In Italy, Alan and Sarah argue over whether they should return to the United States early, and both become stressed from visions and flashbacks, one of which reveals that Adam is their dead child. Drunk and responding to a haunting flashback, Alan becomes defensive about Adam's death. While Sarah is driving their car, Alan says he covered up the fact that he accidentally killed Adam while playing golf in the back yard, and Sarah becomes distraught. As her driving becomes erratic, Alan insists that she pull over, and they become involved in a fatal car accident. Kelly, Jesse, Tim, and Adam hear the accident broadcast over the entertainment center's speakers in the house.

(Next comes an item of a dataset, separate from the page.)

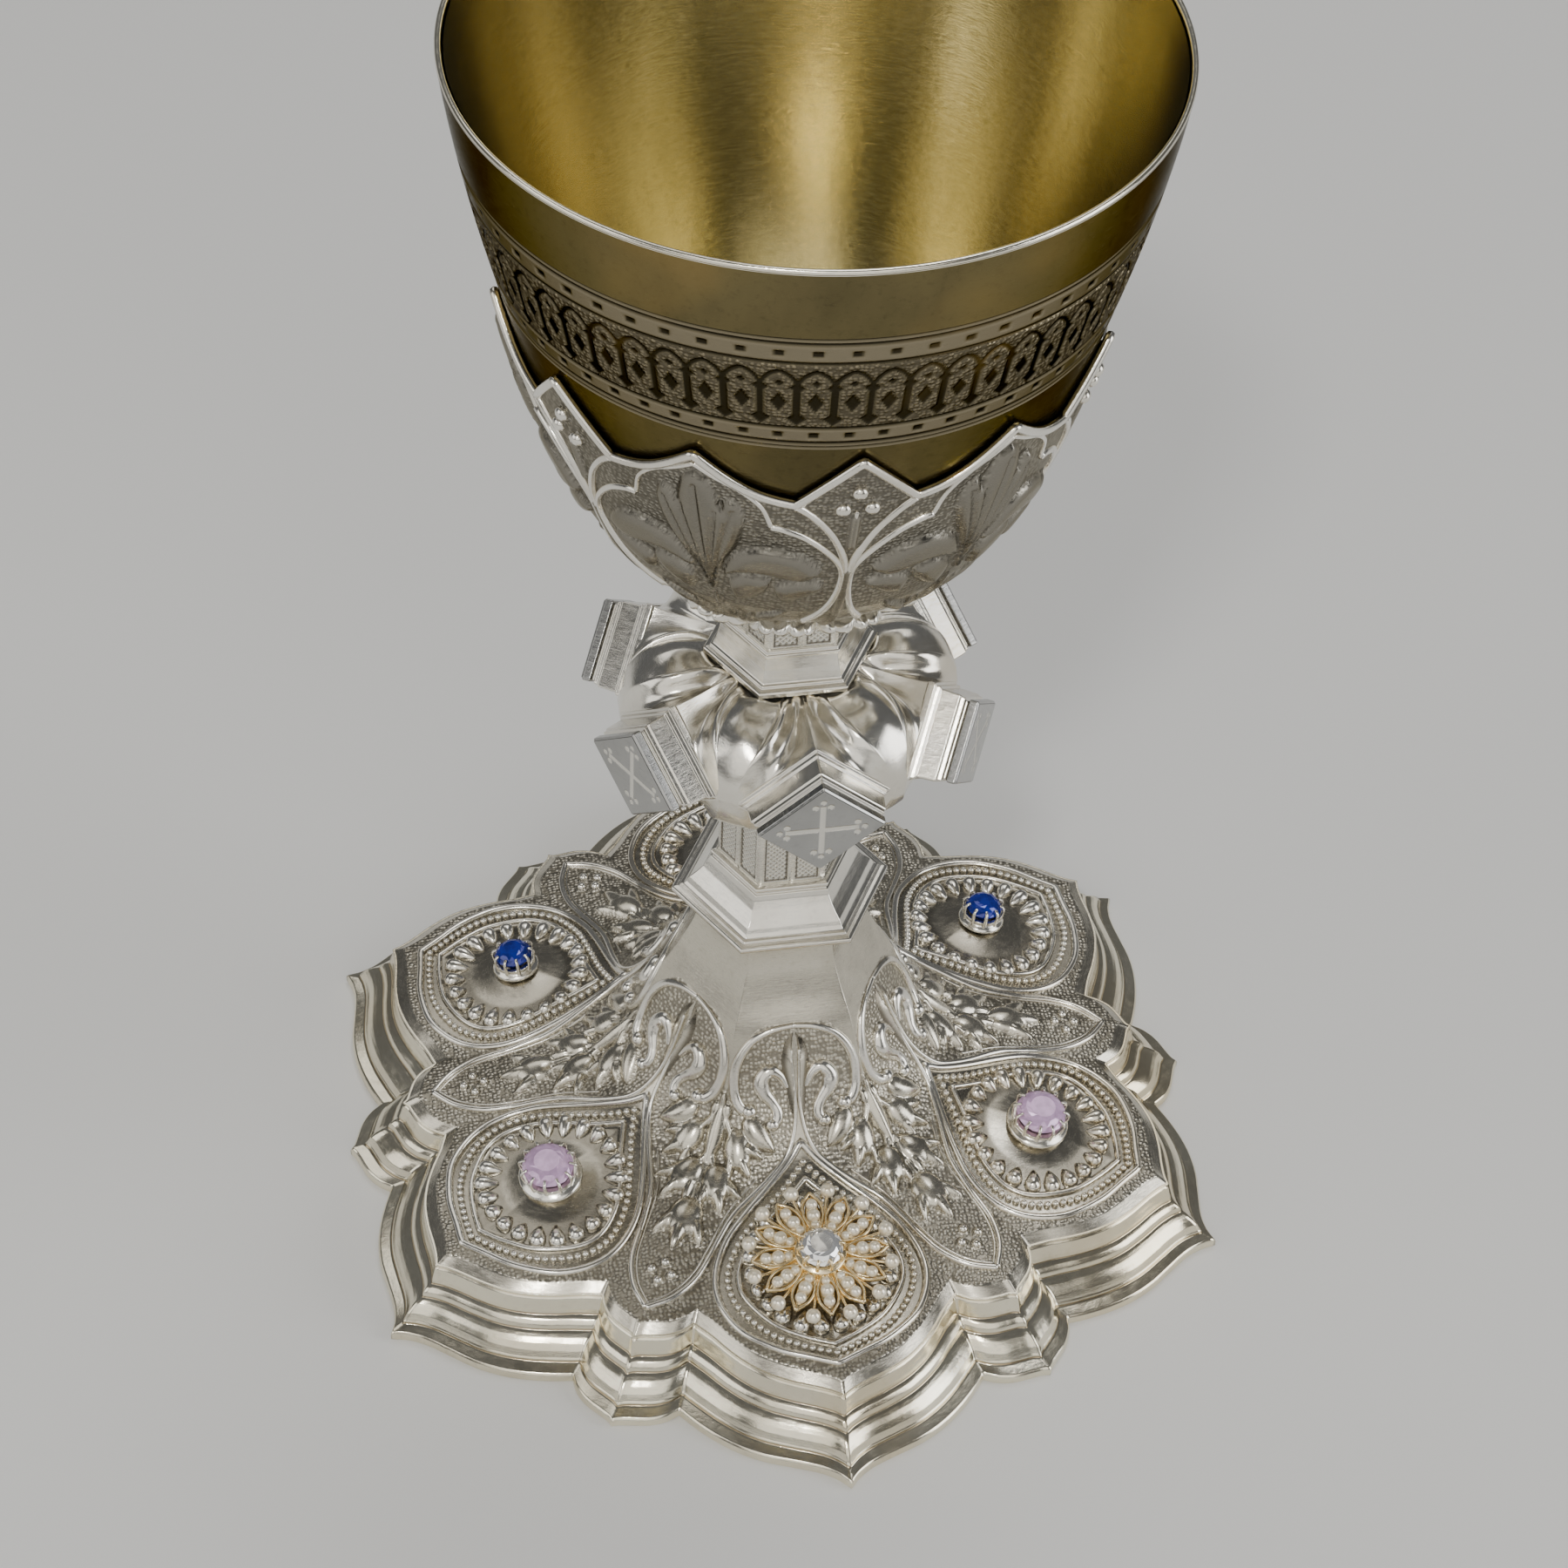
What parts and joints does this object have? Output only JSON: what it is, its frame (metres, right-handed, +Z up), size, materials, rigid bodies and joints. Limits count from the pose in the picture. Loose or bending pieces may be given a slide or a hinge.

As time goes on, Kelly's and Jesse's personalities shift to become more like Alan and Sarah's. Jesse becomes interested in golf and classic music, dressing well, and starting a family. He urges Tim to stop cursing and get a job, and asks Adam to call him "dad". After an initial period of sickness, Kelly begins baking pies and acting as a mother to Adam. Confused by the changes in Kelly's and Jesse's personalities, Tim becomes alienated and ultimately commits suicide. When Kelly locates a photo book full of pictures of Adam, the two of them bond, and a breeze blows out the candles on a birthday cake for Adam.

== Cast ==
- Lindsey Haun as Kelly
- Blake Berris as Jesse
- RJ Mitte as Tim
- Randy Schulman as Alan
- Diane Dalton as Sarah
- Micah Nelson as Adam
- Michele Mariana as Rose Pepper

== Production ==
The film was shot in Portland, Oregon.

== Release ==
House of Last Things premiered at the Festival international du film fantastique de Gérardmer. It also screened at the 2013 Mórbido Fest. Revolver Entertainment purchased distribution rights in the U.S. and Canada after the 2014 Cannes Film Festival.

== Reception ==
Ben Umstead of Twitch Film wrote, "Though the film is at times still quite creepy, and always persistently strange, Bartlett's story is refreshingly absent of evil and any real terror, gruesome or otherwise. For as much as it is a ghost story House Of Last Things is also a love story." Scott Hallam of Dread Central rated it 3.5/5 stars and wrote, "Instead of being a traditional haunting tale, it's an ambitious take on a ghost story which at times works very well and at others becomes muddy." Mark L. Miller of Ain't It Cool News called it "a twisting turning fever dream of a film full of lush treasures and nightmarish imagery."